The Government has announced £22 million for investment in new farming technologies and three of the projects earmarked for funding are in the south west.

The new technologies are set to help UK farmers cut down on pollution, minimise waste and produce more food thanks to a £22 million Government investment.

Half a million pounds is going towards the development of a robot raspberry harvester in Plymouth to pick raspberries faster, cheaper and to more consistent and higher standards than human labour. The plan is to create a system that is easily reconfigurable to other fruit varieties, vegetables and delicate objects.

Another of the projects is vertical farming in Bristol. The project will combine innovative irrigation and lighting technologies in a large scale farm operation to increase productivity, quality and sustainability of vertical farming.

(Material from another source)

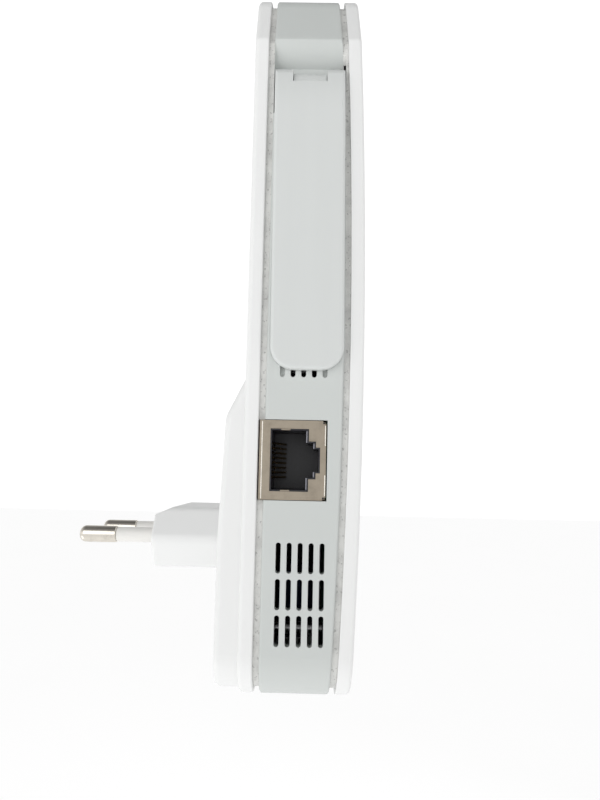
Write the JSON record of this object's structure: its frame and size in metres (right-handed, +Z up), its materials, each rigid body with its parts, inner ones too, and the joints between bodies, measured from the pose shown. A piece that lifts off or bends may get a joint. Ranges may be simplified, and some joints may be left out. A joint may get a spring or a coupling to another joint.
{
  "type": "wifi range extender",
  "caption": "Slim upright plug-in wifi range extender with flip-out side antennas, a side network socket, vent slots and a flat mains plug behind.",
  "frame": {"origin": "middle of the plug's flat engagement face, from which the two pins stand", "axes": "+Z up, +Y the way the pins point, -Y towards the front cover"},
  "size_m": [0.082, 0.0662, 0.1528],
  "materials": {
    "grey_band": "fine satin moulded plastic",
    "grey_paddle": "fine satin moulded plastic",
    "white_shell": "fine matt moulded plastic",
    "white_sleeve": "satin moulded plastic",
    "screw_steel": "plated",
    "plated_pin": "nickel plated, polished",
    "spring_bronze": "bright strip",
    "tinned_sheet": "tinned pressed sheet",
    "black_plastic": "moulded",
    "gold_wire": "gold plated",
    "circuit_board": "solder mask",
    "power_board": "paper laminate",
    "bare_aluminium": "extruded",
    "clear_plastic": "translucent",
    "ferrite": "sintered",
    "yellow_tape": "polyester tape",
    "capacitor_sleeve": "shrink sleeve",
    "chip_epoxy": "moulded epoxy",
    "pad_rubber": "soft pad",
    "lead_jacket": "smooth jacket"
  },
  "bodies": {
    "housing": {"middle_frame": "grey_band", "rear_cover": "white_shell", "front_cover": "white_shell", "cover_screws": "screw_steel", "plug_boss": "white_shell", "plug_pins": "plated_pin", "pin_sleeves": "white_sleeve", "pin_contacts": "spring_bronze", "jack_shield": "tinned_sheet", "jack_insert": "black_plastic", "jack_contacts": "gold_wire", "tactile_switches": "black_plastic", "main_board": "circuit_board", "heat_sink": "bare_aluminium", "radio_shields": "tinned_sheet", "lead_sockets": "gold_wire", "indicator_lamps": "clear_plastic", "light_guide": "clear_plastic", "power_board": "power_board", "transformer_core": "ferrite", "transformer_winding": "yellow_tape", "mains_capacitors": "capacitor_sleeve", "output_capacitors": "capacitor_sleeve", "filter_choke": "ferrite", "mains_fuse": "black_plastic", "processor": "chip_epoxy", "thermal_pad": "pad_rubber", "memory_chip": "chip_epoxy", "network_transformer": "chip_epoxy", "bridge_rectifier": "chip_epoxy", "power_controller": "chip_epoxy", "board_link": "black_plastic", "insulation_sheet": "clear_plastic", "left_hinge_lug": "grey_band", "left_hinge_pin": "screw_steel", "left_feed_lead": "lead_jacket", "right_hinge_lug": "grey_band", "right_hinge_pin": "screw_steel", "right_feed_lead": "lead_jacket"},
    "left_antenna": {"left_antenna_cover": "grey_paddle", "left_antenna_back": "grey_paddle", "left_antenna_element": "circuit_board", "left_antenna_tail": "lead_jacket"},
    "right_antenna": {"right_antenna_cover": "grey_paddle", "right_antenna_back": "grey_paddle", "right_antenna_element": "circuit_board", "right_antenna_tail": "lead_jacket"},
    "pair_button_body": {"pair_button": "grey_band", "pair_plunger": "black_plastic"},
    "reset_button_body": {"reset_plunger": "black_plastic"}
  },
  "joints": [
    {"name": "left_antenna_hinge", "type": "hinge", "parent": "housing", "child": "left_antenna", "pos_m": [-0.037, -0.03495, 0.0989], "axis": [0, 1, 0], "range_deg": [0, 120]},
    {"name": "right_antenna_hinge", "type": "hinge", "parent": "housing", "child": "right_antenna", "pos_m": [0.037, -0.03495, 0.0989], "axis": [0, -1, 0], "range_deg": [0, 120]},
    {"name": "pair_button_press", "type": "slide", "parent": "housing", "child": "pair_button_body", "axis": [-1, 0, 0], "range_m": [0, 0.0006], "stiffness_N_per_m": 400, "springref_m": -0.0005},
    {"name": "reset_button_press", "type": "slide", "parent": "housing", "child": "reset_button_body", "axis": [-1, 0, 0], "range_m": [0, 0.0003], "stiffness_N_per_m": 400, "springref_m": -0.0004}
  ]
}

The third of the south west's projects to be invested in is a cattle welfare project in Porton Down, Wiltshire. The intention is to refine an automatic system for early identification of important diseases in dairy cattle since detecting disease early increases cow welfare and improves productivity.

The funding was announced by Science Minister Chris Skidmore for the first 31 projects to benefit from the Government’s dedicated Transforming Food Production Challenge, a £90 million Industrial Strategy fund to help businesses, researchers and industry to transform farming and meet the needs of a growing population.

This investment in the latest technological developments is a key part of the Government’s modern Industrial Strategy, and commitment to boost research and development spending to 2.4 per cent of GDP by 2027.

It will also contribute towards providing greener, cleaner processes for the agricultural sector, helping towards the Government’s commitment to a target of net zero greenhouse gas emissions by 2050.

Chris Skidmore said: “The projects announced today will ensure we lead the way in supporting our vital farming industry, delivering high quality food for consumers while reducing the wider environmental impact."

Farming Minister Robert Goodwill said: “Agri-tech can help us address the biggest challenges facing the agriculture industry, such as eradicating crop pests and diseases for arable farmers without harming the wider environment."